When collecting the wood you may wish to use wood from a recently felled tree or cut it from the tree itself, minimal damage to the tree is to me a more important goal than the perfect spoon. Some like to use a branch with a natural dogleg to incorporate the shape of the handle but you can quite easily make a spoon from a straight piece.

When taking wood from the tree we want to leave a clean cut that will not collect water and cause rot and we do not want to cut so far into the tree as to do it damage. So when we cut the tree we want to make three main cuts.

The first cut is made from the underside of the branch and we cut in until we feel the saw bite, it is wise to cut about a hands width from the tree in the first cut.
The second cut is made on the upper side about 2 inches towards the tree from the first cut. This method is called a step cut. At some point the wood will split between the two cuts creating a “step”
The third cut is to smooth of the severed limb at an angle to allow water to shed and the tree limb to heal.

Sequence of cuts when removing a limb from a tree

Now we must cut the branch to a good-sized shape for a spoon, this will depend upon what sort of spoon you make, a mixing spoon or a teaspoon and everything in between is possible.
A piece of birch wood cut roughly to the desired size for making a large desert spoon. The wood had a crack that had to be taken into consideration when splitting the wood

Once the wood is cut, roughly, to the desired size then it is to be split. The wood can be split with an axe or with a knife and baton. Safety is always important and should always be a priority when woodworking.
When splitting wood with a knife and baton always make sure the knife parallels your body so that if it passes through the wood unexpectedly it will not cut into your body.

Wood may also be split using an axe if confidant, always chop in a safe manner and be aware of where the axe is at all times
Assess the wood for damage, rot, grain pattern, knots and so on and choose which halve to make your spoon from. Some people like to draw out a spoon shape at this stage and it is a wise idea when starting out.

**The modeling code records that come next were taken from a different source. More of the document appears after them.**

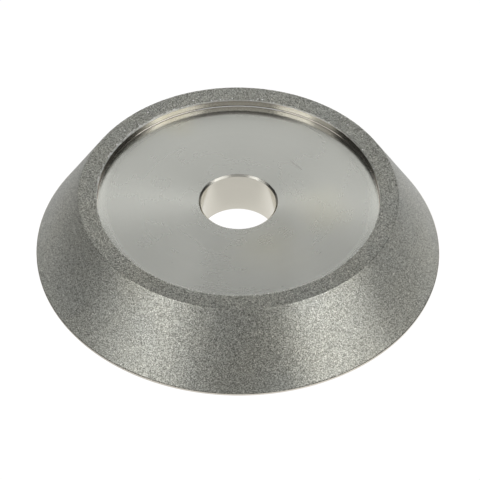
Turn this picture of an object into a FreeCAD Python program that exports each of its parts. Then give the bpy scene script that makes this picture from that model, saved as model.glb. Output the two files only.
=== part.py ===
import FreeCAD, Part
import Sketcher
import math
import os

# Conical grinding wheel for sharpening drills.
# Row frame, millimetres: the origin is the centre of the base face, +Z runs
# up the wheel's axis towards the narrow end with the gritted rim.
# Two pieces: the turned steel body, and the single layer of grit that is
# plated over its flank and over its rim.

os.makedirs("parts", exist_ok=True)

doc = FreeCAD.newDocument("grinding_wheel")

# ---------------------------------------------------------------- dimensions
sheet = doc.addObject("Spreadsheet::Sheet", "Dimensions")
DIMS = [
    ("outer_diameter", 108.0, "widest diameter, at the base"),
    ("overall_height", 20.0, "base face to the top of the gritted rim"),
    ("land_height", 0.6, "bare cylindrical land at the base edge"),
    ("base_break", 0.1, "edge break round the foot of the land"),
    ("rim_outer_diameter", 84.8, "where the flank meets the flat rim"),
    ("rim_inner_diameter", 75.0, "lip of the clamping recess"),
    ("layer_thickness", 0.15, "grit and plating, square to the surface"),
    ("rim_round", 0.3, "rounding where the flank meets the rim"),
    ("lip_round", 0.08, "rounding of the layer at the lip"),
    ("recess_depth", 2.5, "clamping recess, below the rim"),
    ("recess_corner", 0.25, "tool radius between recess wall and floor"),
    ("bore_diameter", 20.0, "spindle bore"),
    ("bore_chamfer", 0.5, "45 degree chamfer at the upper end of the bore"),
    ("bore_break", 0.1, "edge break at the lower end of the bore"),
    ("hub_thickness", 12.5, "recess floor to the seat under the hub"),
    ("seat_diameter", 60.0, "recess under the hub, for the spindle flange"),
    ("seat_corner", 1.0, "tool radius in the lower recess"),
    ("seat_chamfer", 0.5, "chamfer at the mouth of the lower recess"),
]
dim = {}
sheet.set("A1", "dimension")
sheet.set("B1", "value")
sheet.set("C1", "meaning")
for row, (alias, value, meaning) in enumerate(DIMS, start=2):
    sheet.set("A%d" % row, alias)
    sheet.set("B%d" % row, repr(value))
    sheet.set("C%d" % row, meaning)
    sheet.setAlias("B%d" % row, alias)
    dim[alias] = value
doc.recompute()

D = "Dimensions."
R_BASE = D + "outer_diameter / 2"
R_RIM = D + "rim_outer_diameter / 2"
R_LIP = D + "rim_inner_diameter / 2"
R_BORE = D + "bore_diameter / 2"
R_SEAT = D + "seat_diameter / 2"
Z_TOP = D + "overall_height"
Z_LAND = D + "land_height"
Z_STEEL = D + "overall_height - " + D + "layer_thickness"
Z_FLOOR = D + "overall_height - " + D + "recess_depth"
Z_SEAT = (D + "overall_height - " + D + "recess_depth - "
          + D + "hub_thickness")
RUN = "(" + R_BASE + " - " + R_RIM + ")"
RISE = "(" + Z_TOP + " - " + Z_LAND + ")"
# horizontal distance between the steel flank and the gritted flank, which
# are parallel and one layer thickness apart
STEP = (D + "layer_thickness * sqrt(" + RUN + " * " + RUN + " + "
        + RISE + " * " + RISE + ") / " + RISE)
R_LEDGE = R_BASE + " - " + STEP
R_STEEL_RIM = (R_RIM + " + " + D + "layer_thickness * " + RUN + " / " + RISE
               + " - " + STEP)


def value_of(expression):
    """Number that an expression over the sheet has now."""
    total = sheet.evalExpression(expression)
    try:
        return float(total)
    except TypeError:
        return float(total.Value)


def plane_of(body, role):
    for feature in body.Origin.OriginFeatures:
        if feature.Role == role:
            return feature
    raise RuntimeError("no plane " + role)


def new_body(label):
    body = doc.addObject("PartDesign::Body", label)
    body.Label = label
    body.Placement = FreeCAD.Placement()
    return body


def new_sketch(body, name, role):
    sketch = body.newObject("Sketcher::SketchObject", name)
    sketch.AttachmentSupport = [(plane_of(body, role), "")]
    sketch.MapMode = "FlatFace"
    return sketch


def closed_profile(sketch, corners):
    """Closed polygon through corners, each a pair of expressions (r, z).

    Sides with equal expressions are held upright or level, and every other
    coordinate is a dimension bound to the sheet. "0" is on the axis or on
    the base plane.
    """
    count = len(corners)
    spots = [(value_of(r) if r != "0" else 0.0,
              value_of(z) if z != "0" else 0.0) for r, z in corners]
    for i in range(count):
        a, b = spots[i], spots[(i + 1) % count]
        sketch.addGeometry(Part.LineSegment(
            FreeCAD.Vector(a[0], a[1], 0), FreeCAD.Vector(b[0], b[1], 0)),
            False)
    for i in range(count):
        sketch.addConstraint(Sketcher.Constraint(
            "Coincident", i, 2, (i + 1) % count, 1))
    done_r, done_z = set(), set()
    for i in range(count):
        j = (i + 1) % count
        # the last side closes the ring of level or upright sides
        if corners[i][0] == corners[j][0] and not (i in done_r and
                                                   j in done_r):
            sketch.addConstraint(Sketcher.Constraint("Vertical", i))
            if i not in done_r:
                dimension(sketch, i, 0, corners[i][0], spots[i][0])
            done_r.update((i, j))
        if corners[i][1] == corners[j][1] and not (i in done_z and
                                                   j in done_z):
            sketch.addConstraint(Sketcher.Constraint("Horizontal", i))
            if i not in done_z:
                dimension(sketch, i, 1, corners[i][1], spots[i][1])
            done_z.update((i, j))
    for i in range(count):
        if i not in done_r:
            dimension(sketch, i, 0, corners[i][0], spots[i][0])
        if i not in done_z:
            dimension(sketch, i, 1, corners[i][1], spots[i][1])
    doc.recompute()
    if not sketch.FullyConstrained:
        raise RuntimeError(sketch.Name + " is not fully constrained")


def dimension(sketch, vertex, direction, expression, number):
    """Hold one coordinate of a vertex at an expression over the sheet."""
    if expression == "0":
        axis = -2 if direction == 0 else -1
        sketch.addConstraint(Sketcher.Constraint(
            "PointOnObject", vertex, 1, axis))
        return
    kind = "DistanceX" if direction == 0 else "DistanceY"
    index = sketch.addConstraint(Sketcher.Constraint(
        kind, -1, 1, vertex, 1, number))
    sketch.setExpression("Constraints[%d]" % index, expression)


def revolve(body, name, sketch, cut=False):
    kind = "PartDesign::Groove" if cut else "PartDesign::Revolution"
    feature = body.newObject(kind, name)
    feature.Profile = sketch
    feature.ReferenceAxis = (sketch, ["V_Axis"])
    feature.Angle = 360.0
    sketch.Visibility = False
    doc.recompute()
    return feature


def rings_at(feature, radius, height):
    """Names of the full circles of one radius at one height."""
    found = []
    for number, edge in enumerate(feature.Shape.Edges, start=1):
        curve = edge.Curve
        if not isinstance(curve, Part.Circle):
            continue
        if (abs(curve.Radius - radius) < 1e-4
                and abs(curve.Center.z - height) < 1e-4):
            found.append("Edge%d" % number)
    if not found:
        raise RuntimeError("no ring r=%.3f z=%.3f" % (radius, height))
    return found


def dress(body, name, kind, base, spots, size):
    """Chamfer or fillet the rings at spots, sized by one cell."""
    edges = []
    for radius, height in spots:
        edges += rings_at(base, radius, height)
    feature = body.newObject(kind, name)
    feature.Base = (base, edges)
    prop = "Radius" if kind.endswith("Fillet") else "Size"
    setattr(feature, prop, value_of(D + size))
    feature.setExpression(prop, D + size)
    base.Visibility = False
    doc.recompute()
    return feature


def expect_less(label, before, after, wanted):
    """A cut must take away about the volume that it should."""
    taken = before - after
    if abs(taken - wanted) > 0.02 * wanted + 0.05:
        raise RuntimeError("%s took %.2f mm3, wanted %.2f"
                           % (label, taken, wanted))
    print("%s takes %.1f mm3" % (label, taken))


r_base = dim["outer_diameter"] / 2
r_rim = dim["rim_outer_diameter"] / 2
r_lip = dim["rim_inner_diameter"] / 2
r_bore = dim["bore_diameter"] / 2
r_seat = dim["seat_diameter"] / 2
z_top = dim["overall_height"]
z_floor = z_top - dim["recess_depth"]
z_seat = z_floor - dim["hub_thickness"]
z_steel = z_top - dim["layer_thickness"]

# ---------------------------------------------------------------- steel body
wheel_body = new_body("wheel_body")

# Turned blank: a low cone with a short cylindrical land at its foot. Above
# the land the flank is set in by the layer, which then comes up flush.
blank_sketch = new_sketch(wheel_body, "BlankProfile", "XZ_Plane")
closed_profile(blank_sketch, [
    ("0", "0"),
    (R_BASE, "0"),
    (R_BASE, Z_LAND),
    (R_LEDGE, Z_LAND),
    (R_STEEL_RIM, Z_STEEL),
    ("0", Z_STEEL),
])
blank = revolve(wheel_body, "Blank", blank_sketch)
volume = blank.Shape.Volume

# Shallow clamping recess in the narrow end. Its floor is the face that the
# clamping washer bears on.
recess_sketch = new_sketch(wheel_body, "RecessProfile", "XZ_Plane")
closed_profile(recess_sketch, [
    ("0", Z_FLOOR),
    (R_LIP, Z_FLOOR),
    (R_LIP, Z_TOP),
    ("0", Z_TOP),
])
recess = revolve(wheel_body, "ClampRecess", recess_sketch, cut=True)
expect_less("clamping recess", volume, recess.Shape.Volume,
            math.pi * r_lip ** 2 * (z_steel - z_floor))
volume = recess.Shape.Volume

# Recess under the hub. Its floor is the seat on the spindle's flange.
seat_sketch = new_sketch(wheel_body, "SeatProfile", "XZ_Plane")
closed_profile(seat_sketch, [
    ("0", "0"),
    (R_SEAT, "0"),
    (R_SEAT, Z_SEAT),
    ("0", Z_SEAT),
])
seat = revolve(wheel_body, "FlangeSeat", seat_sketch, cut=True)
expect_less("flange seat", volume, seat.Shape.Volume,
            math.pi * r_seat ** 2 * z_seat)
volume = seat.Shape.Volume

# Spindle bore, right through the hub.
bore_sketch = new_sketch(wheel_body, "BoreCircle", "XY_Plane")
bore_sketch.addGeometry(Part.Circle(
    FreeCAD.Vector(0, 0, 0), FreeCAD.Vector(0, 0, 1), r_bore), False)
bore_sketch.addConstraint(Sketcher.Constraint("Coincident", 0, 3, -1, 1))
bore_index = bore_sketch.addConstraint(
    Sketcher.Constraint("Radius", 0, r_bore))
bore_sketch.setExpression("Constraints[%d]" % bore_index, R_BORE)
doc.recompute()
bore = wheel_body.newObject("PartDesign::Pocket", "SpindleBore")
bore.Profile = bore_sketch
bore.Type = "ThroughAll"
bore.Reversed = True
bore_sketch.Visibility = False
doc.recompute()
expect_less("spindle bore", volume, bore.Shape.Volume,
            math.pi * r_bore ** 2 * dim["hub_thickness"])

# Chamfers at the top of the bore and at the mouth of the lower recess, the
# break at the bottom of the bore, tool radii in the corners of both recesses,
# and the break at the foot.
bore_top = dress(wheel_body, "BoreChamfer", "PartDesign::Chamfer", bore,
                 [(r_bore, z_floor)], "bore_chamfer")
bore_foot = dress(wheel_body, "BoreBreak", "PartDesign::Chamfer", bore_top,
                  [(r_bore, z_seat)], "bore_break")
seat_mouth = dress(wheel_body, "SeatMouth", "PartDesign::Chamfer", bore_foot,
                   [(r_seat, 0.0)], "seat_chamfer")
seat_corner = dress(wheel_body, "SeatCorner", "PartDesign::Fillet",
                    seat_mouth, [(r_seat, z_seat)], "seat_corner")
recess_corner = dress(wheel_body, "RecessCorner", "PartDesign::Fillet",
                      seat_corner, [(r_lip, z_floor)], "recess_corner")
foot_break = dress(wheel_body, "FootBreak", "PartDesign::Chamfer",
                   recess_corner, [(r_base, 0.0)], "base_break")

# --------------------------------------------------------------- grit layer
diamond_layer = new_body("diamond_layer")

# Thin bent ring: down the flank to the land, and over the rim to the lip.
layer_sketch = new_sketch(diamond_layer, "LayerProfile", "XZ_Plane")
closed_profile(layer_sketch, [
    (R_LEDGE, Z_LAND),
    (R_BASE, Z_LAND),
    (R_RIM, Z_TOP),
    (R_LIP, Z_TOP),
    (R_LIP, Z_STEEL),
    (R_STEEL_RIM, Z_STEEL),
])
layer = revolve(diamond_layer, "Layer", layer_sketch)
rim_round = dress(diamond_layer, "RimRound", "PartDesign::Fillet", layer,
                  [(r_rim, z_top)], "rim_round")
lip_round = dress(diamond_layer, "LipRound", "PartDesign::Fillet", rim_round,
                  [(r_lip, z_top)], "lip_round")

# -------------------------------------------------------------------- checks
doc.recompute()
for item in doc.Objects:
    for state in item.State:
        if state in ("Invalid", "Error"):
            raise RuntimeError(item.Name + " is " + state)

pieces = [wheel_body, diamond_layer]
for piece in pieces:
    shape = piece.Shape
    if shape.isNull() or not shape.isValid():
        raise RuntimeError(piece.Label + " has no valid shape")
    if len(shape.Solids) != 1:
        raise RuntimeError(piece.Label + " is not one solid")
    box = shape.BoundBox
    print("%s volume %.1f mm3, box %.3f %.3f %.3f to %.3f %.3f %.3f" % (
        piece.Label, shape.Volume, box.XMin, box.YMin, box.ZMin,
        box.XMax, box.YMax, box.ZMax))

for piece in pieces:
    piece.Shape.exportStep("parts/" + piece.Label + ".step")
    print("wrote parts/" + piece.Label + ".step")
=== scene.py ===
import math

import bpy
import numpy as np
from mathutils import Matrix, Vector


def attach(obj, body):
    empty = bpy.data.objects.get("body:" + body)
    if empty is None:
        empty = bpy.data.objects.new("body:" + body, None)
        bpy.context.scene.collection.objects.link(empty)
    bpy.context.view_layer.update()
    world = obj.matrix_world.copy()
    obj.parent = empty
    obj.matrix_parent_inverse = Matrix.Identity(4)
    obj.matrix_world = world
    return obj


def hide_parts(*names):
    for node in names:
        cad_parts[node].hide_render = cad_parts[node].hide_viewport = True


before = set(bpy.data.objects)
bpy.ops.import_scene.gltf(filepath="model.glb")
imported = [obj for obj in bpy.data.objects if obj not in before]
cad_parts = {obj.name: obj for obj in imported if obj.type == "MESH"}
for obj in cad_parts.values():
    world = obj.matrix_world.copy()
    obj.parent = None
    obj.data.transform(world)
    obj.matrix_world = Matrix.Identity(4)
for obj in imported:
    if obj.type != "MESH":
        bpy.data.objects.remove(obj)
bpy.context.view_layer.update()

MM = 0.001
rng = np.random.default_rng(20)

# ------------------------------------------------------------------ sizes, mm
R_BASE = 54.0
R_RIM = 42.4
R_LIP = 37.5
R_BORE = 10.0
R_SEAT = 30.0
Z_TOP = 20.0
Z_LAND = 0.6
Z_FLOOR = 17.5
Z_SEAT = 5.0
LAYER = 0.15
SLANT = math.hypot(R_BASE - R_RIM, Z_TOP - Z_LAND)
FLANK_N = ((Z_TOP - Z_LAND) / SLANT, (R_BASE - R_RIM) / SLANT)
STEP = LAYER / FLANK_N[0]


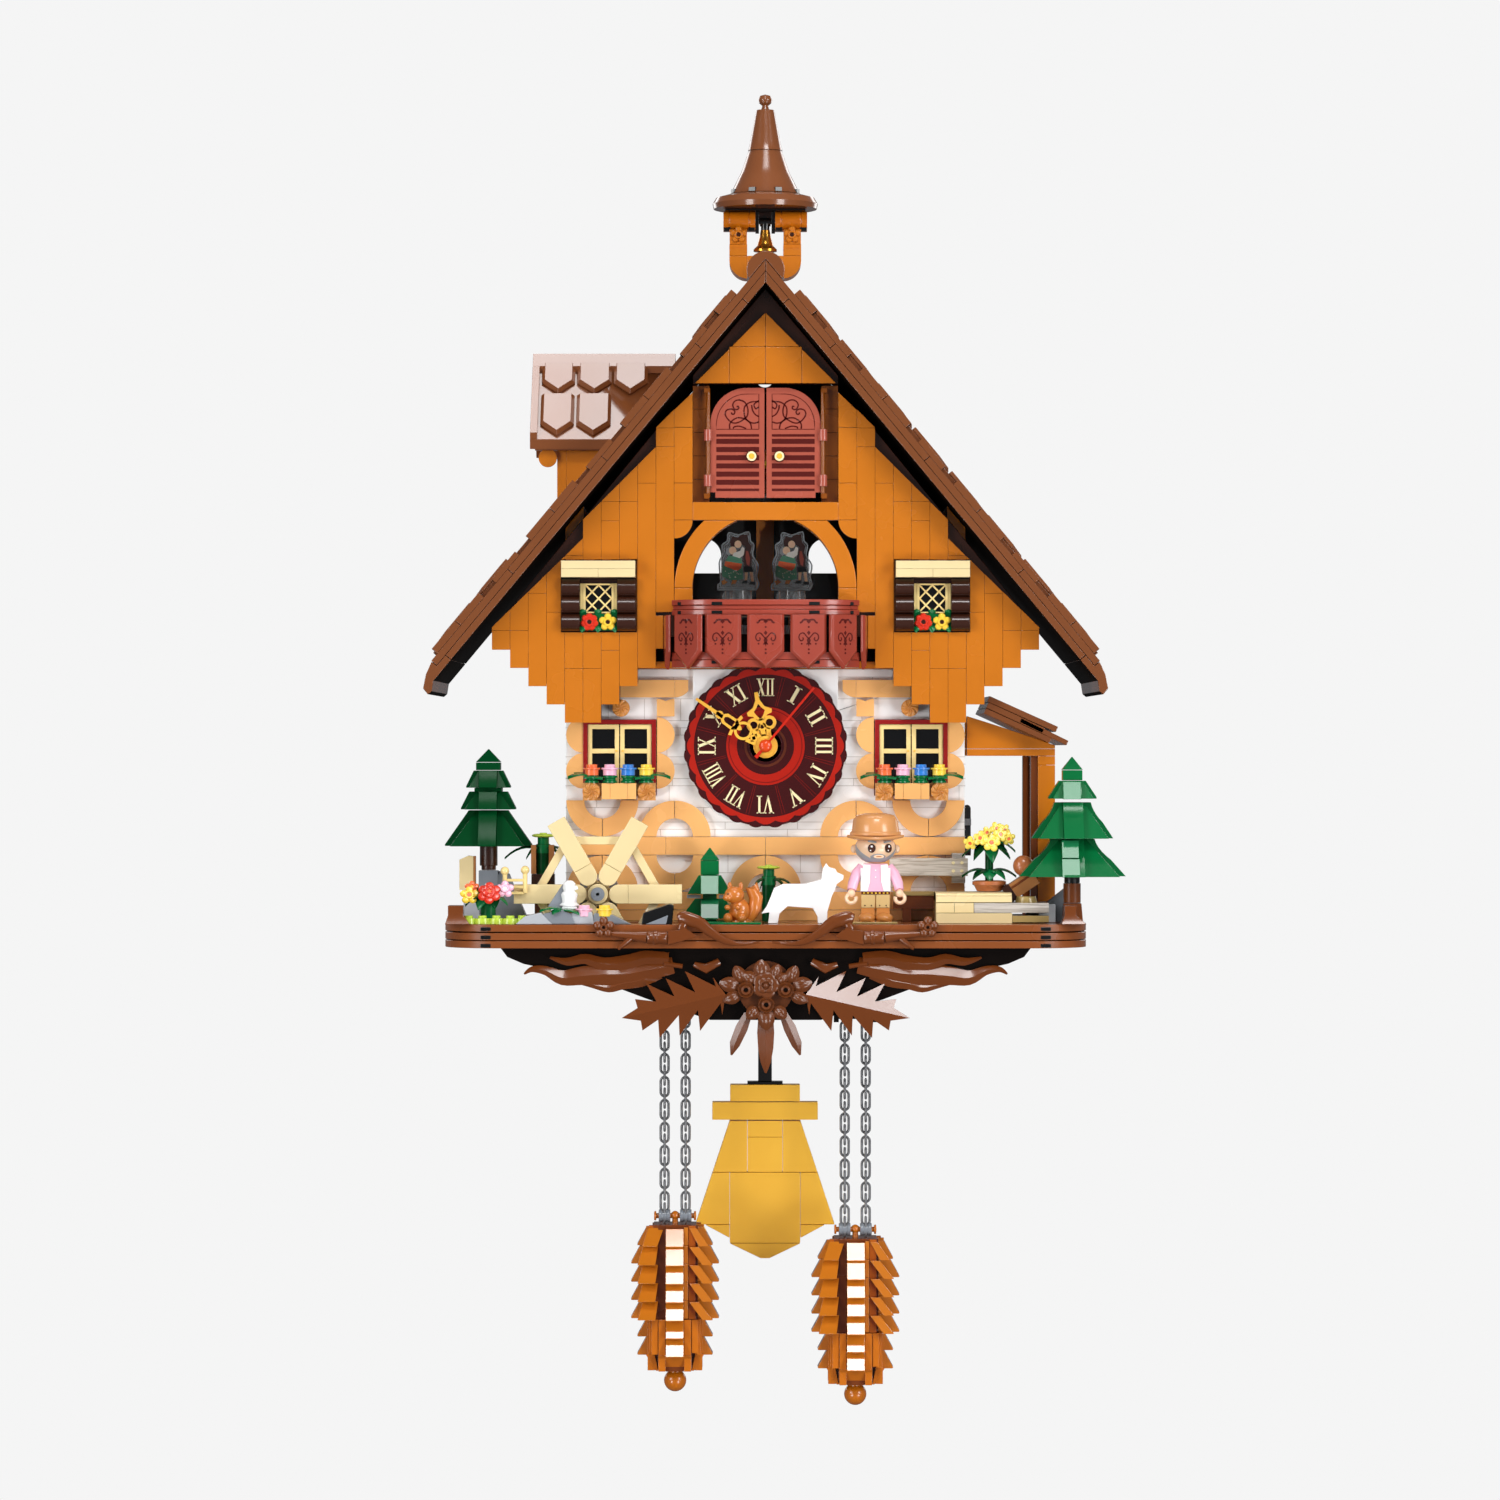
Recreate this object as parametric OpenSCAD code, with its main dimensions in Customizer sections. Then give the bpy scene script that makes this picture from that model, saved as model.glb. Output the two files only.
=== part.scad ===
// Brick-built cuckoo clock: chalet case on a deck, with a swinging pendulum, two
// pine-cone weights on chains, a cuckoo behind shutter doors, a dancer carousel,
// a mill wheel and a bell.
// Frame: origin at the wall hook hole on the wall plane, +Z up, front faces -Y.

/* [Bricks] */
// Height of one plate
plate = 3.2; // [3:0.1:3.4]
// Joint line left between neighbouring bricks
seam = 0.14; // [0.1:0.02:0.2]

/* [House] */
// Width of the lower storey
house_w = 176; // [170:1:178]
// Distance from the wall to the lower front face
house_d = 88; // [86:1:90]
// Distance from the wall to the face of the plank gable
gable_d = 104; // [102:1:106]
// Distance from the wall to the front edge of the roof
roof_d = 120; // [118:1:124]
// Rise of the roof for each unit of run
roof_slope = 1.2; // [1.15:0.01:1.25]
// Length of each roof side along the slope
roof_len = 220; // [216:1:224]

/* [Deck] */
// Width of the deck
deck_w = 279; // [276:1:284]
// Depth of the deck
deck_d = 144; // [142:1:150]

/* [Clock] */
// Radius of the scalloped dial
dial_r = 35.4; // [34:0.2:36]
// Height of the dial centre below the wall hook
dial_drop = 168; // [166:1:170]
// Radius of the wall hook hole
hook_r = 4; // [3:0.5:5]
// Width of each cuckoo door
door_w = 24.2; // [23:0.1:24.4]
// Half of the gap between the closed doors
door_gap = 0.45; // [0.4:0.05:1]
// Number of links in each chain strand
links = 19; // [17:2:19]

/* [Hidden] */

$fn = 48;
pitch = atan(roof_slope);
apex_z = 34;
dial_z = -dial_drop;
deck_z = -245;
half_w = house_w / 2;
panel_t = 4;
wall_t = 8;
floor_z = -134;
roof_t = 2 * plate;
bed_t = 3.1;

orange = [0.80, 0.45, 0.13];
tan_brick = [0.84, 0.60, 0.36];
cream = [0.93, 0.86, 0.68];
brown = [0.45, 0.25, 0.14];
dark_brown = [0.27, 0.14, 0.08];
red_brown = [0.62, 0.26, 0.20];
white = [0.93, 0.93, 0.93];
black = [0.05, 0.05, 0.05];
grey = [0.55, 0.57, 0.60];
gold = [0.90, 0.66, 0.18];
green = [0.05, 0.45, 0.22];
clear = [0.85, 0.90, 0.92];

// box between two corners
module box(a, b) {
    translate(a) cube(b - a);
}

// a shape drawn in X and Z, from depth y0 to y1
module xz(y0, y1) {
    translate([0, y1, 0]) rotate([90, 0, 0]) linear_extrude(y1 - y0) children();
}

// a shape drawn in Y and Z, from x0 to x1
module yz(x0, x1) {
    translate([x0, 0, 0]) rotate([90, 0, 90]) linear_extrude(x1 - x0) children();
}

// a cylinder along Y
module rod_y(x, z, r, y0, y1) {
    translate([x, y1, z]) rotate([90, 0, 0]) cylinder(r = r, h = y1 - y0);
}

// a cylinder along X
module rod_x(y, z, r, x0, x1) {
    translate([x0, y, z]) rotate([0, 90, 0]) cylinder(r = r, h = x1 - x0);
}

// the same children on the left and on the right
module both() {
    children();
    mirror([1, 0, 0]) children();
}

// rectangle between two corners
module rect(x0, z0, x1, z1) {
    translate([x0, z0]) square([x1 - x0, z1 - z0]);
}

// height of the roof underside above a point
function under_roof(x) = apex_z - roof_slope * abs(x);

// slope frame of the right roof side: X runs down the slope, Z stands off it
module on_slope() {
    translate([0, 0, apex_z]) rotate([0, pitch, 0]) children();
}

// outline of a module 1 gear, teeth with clearance for a loose mesh
function gear_points(teeth, phase) = [
    for (i = [0 : teeth - 1])
        for (p = [[-0.27, -1.2], [-0.18, 0], [-0.08, 0.75],
                  [0.08, 0.75], [0.18, 0], [0.27, -1.2]])
            (teeth / 2 + p[1]) * [
                cos(phase + (i + p[0]) * 360 / teeth),
                sin(phase + (i + p[0]) * 360 / teeth)
            ]
];

// ---------- case ----------

window_x = 28;
window_z = -81;
module back_panel() {
    edge = half_w;
    color(black) difference() {
        xz(-panel_t, 0)
            polygon([[-edge, deck_z], [edge, deck_z], [edge, under_roof(edge) - 0.4],
                     [0, apex_z - 0.4], [-edge, under_roof(edge) - 0.4]]);
        both() {
            rod_y(window_x, window_z, 8, -panel_t - 1, 1);
            box([window_x - 8, -panel_t - 1, window_z - 8],
                [window_x + 8, 1, window_z]);
        }
        box([-32, -panel_t - 1, -204], [32, 1, -138]);
        rod_y(0, 0, hook_r, -panel_t - 1, 1);
    }
}

corner_r = 24;
wheel_x = -73;
wheel_z = -232.5;
wheel_y0 = -123;
wheel_y1 = -115;
wheel_r = 36.6;
module wheel_well() {
    box([wheel_x - wheel_r - 2, wheel_y0 - 2, deck_z - 60],
        [wheel_x + wheel_r + 2, wheel_y1 + 2, deck_z + 1]);
}

module deck_layer(z0, z1, inset) {
    w = deck_w / 2 - inset;
    translate([0, 0, z0]) linear_extrude(z1 - z0) hull() both() {
        translate([w - corner_r, corner_r - deck_d + inset]) circle(r = corner_r);
        translate([w - 1, -1]) square(1);
    }
}

module deck_plates() {
    color(brown) for (i = [0 : 2])
        difference() {
            top = deck_z - i * (plate + 0.3) - (i == 0 ? 0 : 0.14);
            deck_layer(top - plate, top - 0.1, 0);
            wheel_well();
        }
}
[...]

There was a crack towards the bowl end of the wood which had to be avoided so I chose to draw out the spoons bowl on the side here.
The meat of the wood then has to be removed and the spoon shaped knocked out and this can be done using stop cuts. Remove wood up to the bowl and along the handle.
Here you can see the spoon shape marked out and some stop cuts have been sawn in to the wood. These are these knocked out using a knife and baton technique similar to splitting wood.
Some like to use an axe to heft out the general shape of the spoon but if inexperienced with an axe a knife is far safer and can be as quick.

The bowl shape of the spoon can then start to be carved into the rough shape and the back of the spoon reduced. Some people, myself included, may wish to do these steps with an axe though for safety sake it is probably worthwhile using a knife.

The spoon should roughly be shaped now and the bowl ready to be carved and this can be done using a crook knife.

BE VERY CAREFULL using a crook knife as they can cut quite nastily so generally always cut away from yourself as you should with any knife, I have heard nasty stories of crook knives imbedded in fingers.

Hopefully now having carved out the bowl of the spoon you have the desired shape and all that needs done now is to sand the spoon (I have found sandpaper made for electric sanders better than ordinary sheets as it is less prone to breaking up and tearing) as desired and possibly oil or use beeswax to finish the effect. You may wish to add some extra detailing.

Here I decided to add some extra detailing along the handle of the spoon using my knife carefully.

If all else fails and the spoon is beyond saving then one can always improvise and turn such an item into a butter knife or at the minimum a toothpick or some nice firewood.

A completed large desert spoon made from birch wood ready to be used and I was very happy that I managed to carve this one single handed!